Copy out the complete listing, word for word.

===

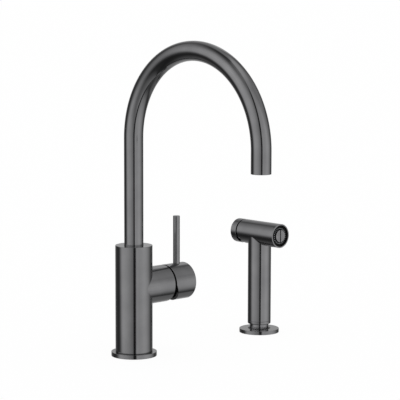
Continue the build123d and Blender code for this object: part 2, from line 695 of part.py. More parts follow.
with BuildPart() as spray_holder:
    turn([(holder_thread_d / 2, 0), (holder_r - holder_bevel, 0), (holder_r, holder_bevel),
          (holder_r, holder_h - holder_bevel), (holder_r - holder_bevel, holder_h),
          (liner_r + seat_gap, holder_h), (liner_r + seat_gap, holder_thread_l),
          (holder_thread_d / 2, holder_thread_l)], spray_section)
    turn_ring(holder_groove_r - seal_groove_w, holder_groove_r, 0, seal_groove_h,
              spray_section, Mode.SUBTRACT)
pieces["spray_holder"] = spray_holder

with BuildPart() as holder_seal:
    turn_ring(holder_groove_r - seal_groove_w + seat_gap, holder_groove_r - seat_gap,
              seat_gap, seal_groove_h - seat_gap, spray_section)
pieces["holder_seal"] = holder_seal

with BuildPart() as holder_liner:
    turn([(liner_lip_d / 2, seat_gap), (liner_r, seat_gap), (liner_r, holder_h + liner_rise),
          (liner_bore_r, holder_h + liner_rise), (liner_bore_r, hose_neck_lift - seat_gap),
          (liner_lip_d / 2, hose_neck_lift - seat_gap)], spray_section)
pieces["holder_liner"] = holder_liner

# ------------------------------------------------------------------ hose collar of the handset
spigot_top_z = collar_top_z + spigot_l
thread_end_z = hose_neck_lift + hose_thread_l
washer_end_z = thread_end_z + hose_washer_h
spigot_r = spigot_d / 2
collar_seal_z = collar_top_z + 4.0
clip_z = collar_top_z + 9.0
clip_floor_r = spigot_r - 1.4

with BuildPart() as hose_collar:
    turn([(hose_thread_d / 2, hose_neck_lift), (hose_neck_d / 2, hose_neck_lift),
          (hose_neck_d / 2, collar_foot_z), (handle_r - collar_round, collar_foot_z),
          (handle_r, collar_foot_z + collar_round), (handle_r, collar_top_z), (spigot_r, collar_top_z),
          (spigot_r, spigot_top_z), (hose_bore_d / 2, spigot_top_z), (hose_bore_d / 2, washer_end_z),
          (hose_washer_d / 2 + seat_gap, washer_end_z), (hose_washer_d / 2 + seat_gap, thread_end_z),
          (hose_thread_d / 2, thread_end_z)], spray_section)
    turn_ring(handle_bore_d / 2 - o_ring_d, spigot_r + 1, collar_seal_z - groove_w / 2,
              collar_seal_z + groove_w / 2, spray_section, Mode.SUBTRACT)
    turn_ring(clip_floor_r, spigot_r + 1, clip_z, clip_z + clip_w + 2 * seat_gap, spray_section,
              Mode.SUBTRACT)
pieces["hose_collar"] = hose_collar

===

» Finished exercise:
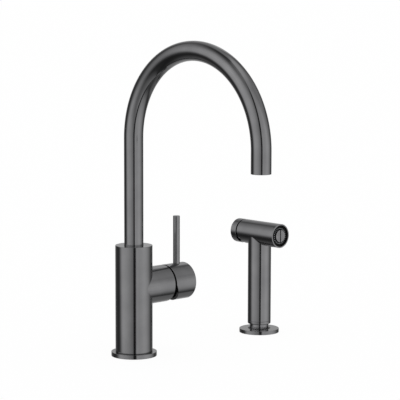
Continue the build123d and Blender code for this object: part 2, from line 695 of part.py. More parts follow.
with BuildPart() as spray_holder:
    turn([(holder_thread_d / 2, 0), (holder_r - holder_bevel, 0), (holder_r, holder_bevel),
          (holder_r, holder_h - holder_bevel), (holder_r - holder_bevel, holder_h),
          (liner_r + seat_gap, holder_h), (liner_r + seat_gap, holder_thread_l),
          (holder_thread_d / 2, holder_thread_l)], spray_section)
    turn_ring(holder_groove_r - seal_groove_w, holder_groove_r, 0, seal_groove_h,
              spray_section, Mode.SUBTRACT)
pieces["spray_holder"] = spray_holder

with BuildPart() as holder_seal:
    turn_ring(holder_groove_r - seal_groove_w + seat_gap, holder_groove_r - seat_gap,
              seat_gap, seal_groove_h - seat_gap, spray_section)
pieces["holder_seal"] = holder_seal

with BuildPart() as holder_liner:
    turn([(liner_lip_d / 2, seat_gap), (liner_r, seat_gap), (liner_r, holder_h + liner_rise),
          (liner_bore_r, holder_h + liner_rise), (liner_bore_r, hose_neck_lift - seat_gap),
          (liner_lip_d / 2, hose_neck_lift - seat_gap)], spray_section)
pieces["holder_liner"] = holder_liner

# ------------------------------------------------------------------ hose collar of the handset
spigot_top_z = collar_top_z + spigot_l
thread_end_z = hose_neck_lift + hose_thread_l
washer_end_z = thread_end_z + hose_washer_h
spigot_r = spigot_d / 2
collar_seal_z = collar_top_z + 4.0
clip_z = collar_top_z + 9.0
clip_floor_r = spigot_r - 1.4

with BuildPart() as hose_collar:
    turn([(hose_thread_d / 2, hose_neck_lift), (hose_neck_d / 2, hose_neck_lift),
          (hose_neck_d / 2, collar_foot_z), (handle_r - collar_round, collar_foot_z),
          (handle_r, collar_foot_z + collar_round), (handle_r, collar_top_z), (spigot_r, collar_top_z),
          (spigot_r, spigot_top_z), (hose_bore_d / 2, spigot_top_z), (hose_bore_d / 2, washer_end_z),
          (hose_washer_d / 2 + seat_gap, washer_end_z), (hose_washer_d / 2 + seat_gap, thread_end_z),
          (hose_thread_d / 2, thread_end_z)], spray_section)
    turn_ring(handle_bore_d / 2 - o_ring_d, spigot_r + 1, collar_seal_z - groove_w / 2,
              collar_seal_z + groove_w / 2, spray_section, Mode.SUBTRACT)
    turn_ring(clip_floor_r, spigot_r + 1, clip_z, clip_z + clip_w + 2 * seat_gap, spray_section,
              Mode.SUBTRACT)
pieces["hose_collar"] = hose_collar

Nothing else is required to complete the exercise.